NO LEGAL RESPONSIBILITY WOULD ATTACH TO THE GOVERNMENT AS A RESULT OF THE SALE IN QUESTION IN THE ABSENCE OF A SHOWING OF BAD FAITH ON THE PART OF THE DISPOSAL OFFICER OR HIS AGENTS. LIPSHITZ AND COHEN V. UNITED STATES, 269 U.S. 90. THERE IS NOTHING IN THE RECORD TO INDICATE THAT THE DISPOSAL OFFICER OR HIS AGENTS ACTED OTHER THAN IN GOOD FAITH THROUGHOUT THE TRANSACTION.

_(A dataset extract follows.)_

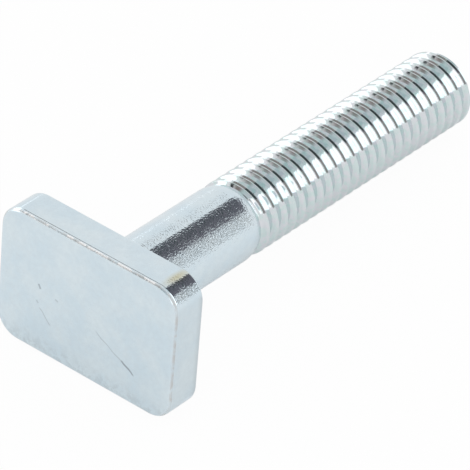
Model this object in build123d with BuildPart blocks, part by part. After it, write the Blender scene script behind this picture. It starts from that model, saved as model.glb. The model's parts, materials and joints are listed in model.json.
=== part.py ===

THE RECORD INDICATES THAT YOU DID NOT INSPECT THE MATERIAL. IN NUMEROUS CASES COURTS HAVE CONSIDERED PROVISIONS FOR INSPECTION, SUCH AS ARE INVOLVED IN THE INSTANT CASE, AND, IT HAS BEEN HELD GENERALLY THAT FAILURE TO INSPECT IS SUFFICIENT TO DENY A CLAIM BY A PURCHASER ON THE GROUND THAT THE MATERIAL DELIVERED DID NOT CONFORM TO THE ADVERTISED DESCRIPTION. THE RECENT CASE OF PAXTON-MITCHELL COMPANY V. UNITED STATES, 172 F.SUPP. 463, THERE WAS INVOLVED THE SALE OF A QUANTITY OF "STEEL, SCRAP, CAST STEEL," THE MATERIAL BEING SO REPRESENTED IN THE BID INVITATION. SUBSEQUENTLY DEVELOPED THAT APPROXIMATELY FIFTY PERCENT OF THE MATERIAL WAS MALLEABLE IRON, AND THE PLAINTIFF SUED FOR THE DIFFERENCE BETWEEN WHAT IT PAID FOR THE MALLEABLE IRON AND ITS MARKET PRICE. THE COURT FOUND THAT MALLEABLE IRON DIFFERS FROM STEEL ONLY IN CARBON CONTENT; THAT STEEL HAS A CARBON CONTENT OF NOT IN EXCESS OF 1.7 PERCENT, AND THAT WHEN THE CARBON CONTENT EXCEEDS 1.7 PERCENT, THE MATERIAL IS CALLED MALLEABLE IRON. THERE WAS NO INSPECTION OF THE MATERIAL BY THE PLAINTIFF.

AT THE TRIAL OF THE CASE IT WAS AGREED BY COUNSEL THAT STEEL AND MALLEABLE IRON ARE NOT DISTINGUISHABLE BY THE NAKED EYE, AND THAT THEY CAN BE DIFFERENTIATED ONLY BY MICROSCOPIC EXAMINATION OR BY CHEMICAL ANALYSIS. IT WILL BE SEEN FROM THE COURT'S FINDINGS THAT VISUAL INSPECTION WOULD HAVE BEEN INEFFECTUAL TO DETERMINE WHETHER THE MATERIAL WAS, IN FACT, AS DESCRIBED IN THE BID INVITATION. NEVERTHELESS, IT WAS HELD THAT A BIDDER FAILS TO INSPECT BY WHATEVER METHOD MAY BE NECESSARY AT HIS PERIL, AND THE PLAINTIFF'S PETITION WAS DISMISSED.